Por esta razão, devemos aprender as virtudes por meio de sua prática, não simplesmente através de conversa acerca delas, para que ao adquirir o hábito delas não venhamos a nos esquecer seus benefícios sobre nós. "O Reino de Deus", como diz São Paulo, "reside não em palavras, mas em Poder" (1 Coríntios 4:20). Pois aquele que tenta descobrir coisas através da prática atual virá a entender o que ganha e o que perde em qualquer atividade que exerça, como diz São Isaac; e ele poderá também dar conselho aos outros, pois ele frequentemente passou provações e consequentemente ganhou experiência. Pois São Isaac nos conta que algumas coisas parecem boas mas escondem não poucos prejuízos, enquanto outras parecem más mas contêm nelas mesmas grande proveito. Por esta razão, ele afirma, nem todo homem pode merecer confiança quando dá conselhos àqueles que o procuram. Só podemos confiar naquele que recebeu de Deus a graça do discernimento e aquele, como diz São Máximo, que adquiriu através de grande humildade e longa prática de virtudes um intelecto abençoado com perspicácia espiritual. Tal homem está em condições de aconselhar, não todo mundo, mas pelo menos àqueles que o procuram voluntariamente e que lhe pedem ajuda por suas próprias escolhas; pois ele aprendeu as coisas em suas verdadeiras ordens. É por causa de sua humildade, e porque seus interlocutores o procuram voluntariamente, que o que ele diz é selado na alma de seus ouvintes: eles estão cheios do calor da fé, reconhecendo este bom conselheiro como se o mesmo fosse o 'maravilhoso conselheiro' de quem fala o profeta Isaías chamando-o "Deus Forte, Legislador, Príncipe da Paz". (Isaías 9:6).

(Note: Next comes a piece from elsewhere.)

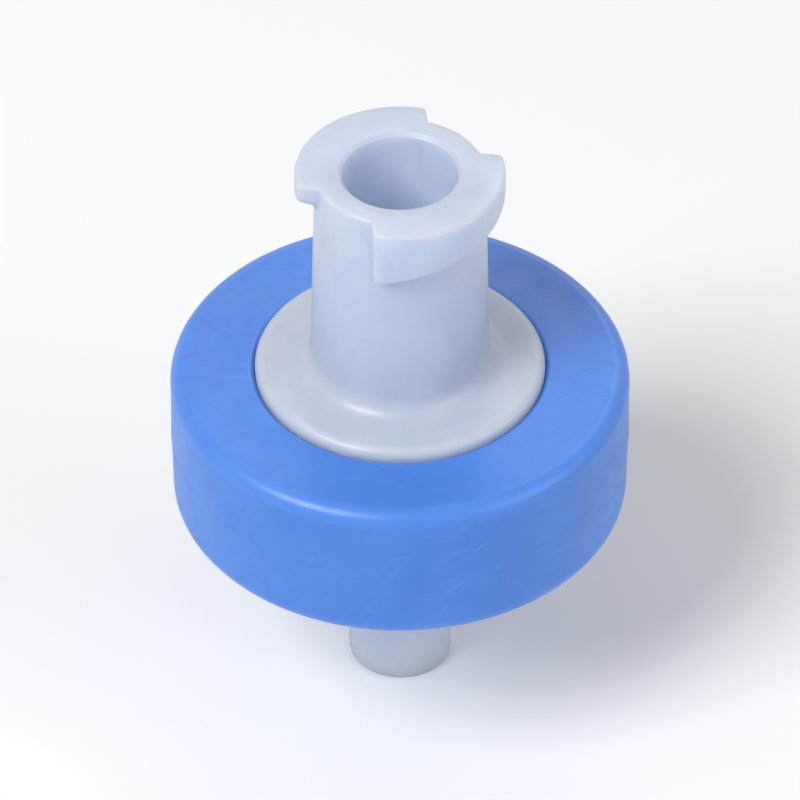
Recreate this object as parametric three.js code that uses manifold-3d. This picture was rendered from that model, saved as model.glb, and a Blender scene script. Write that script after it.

               Isto claro se refere ao Nosso Senhor Jesus Cristo, que disse aos homens que se dirigiram a Ele, "Quem estabeleceu-me juiz ou árbitro sobre vocês?" (Lucas 12: 14). No entanto, Ele também disse, "O Pai empenhou todo o julgamento do Filho" (João 5:22). Através de Sua sagrada humildade, Ele nos mostra aqui, como em todo lugar, o caminho da salvação e como Ele não restringe ninguém. "Se alguém quiser vir após Mim", Ele diz, "renegue-se a si mesmo, tome a sua cruz e Me siga" (Mateus 16:24), isto é, não se preocupe com sua própria vida em qualquer sentido, mas assim como Eu ativamente submeti Minha visível e voluntária morte pela salvação de todos, assim sigam-Me em palavra e ação, como fizeram os apóstolos e mártires; e se alguém não pode fazer isto aparentemente, deixe-o suportar a morte na medida em que a probidade de sua intenção está em causa. Novamente, ao jovem rico Ele disse: "Se queres ser perfeito, vai, vende tudo o que tens, dá aos pobres, vem e Me segue" (Mateus 19:21).
              Com referência a este incidente São Basílio (Sermão sobre o Jovem Rico) disse que o jovem rapaz mentiu quando afirmou guardar os mandamentos; pois se os guardasse não teria acumulado tantas posses, já que o primeiro mandamento da Lei é "Amarás o Senhor teu Deus com toda a tua alma" (Deuteronômio 6:5). A palavra "toda" proíbe quem ama a Deus a amar qualquer outra coisa de modo a entristecer-se caso ela lhe fosse retirada. Após isso a Lei diz, "Amarás o teu próximo como a ti mesmo" (Levítico 19:18), isto é, amarás a todos os homens. Mas como ele poderia ter guardado os mandamentos tendo tantas possessões e estando apaixonadamente unido a elas quando a tantos homens falta o alimento diário? Se, como Abraão, Jó e outros homens justos ele tivesse reconhecido tais possessões como propriedades de Deus, ele não teria partido triste. São João Crisóstomo (Homília sobre Mateus 63,2) diz a mesma coisa: o jovem acreditou que o que era dito a ele pelo Senhor era verdadeiro, e foi por esta razão que ele partiu cheio de tristeza, pois não tinha força para por em prática. Pois há muitos que acreditam nos ditos da Escritura, mas não possuem a força para pô-los em prática.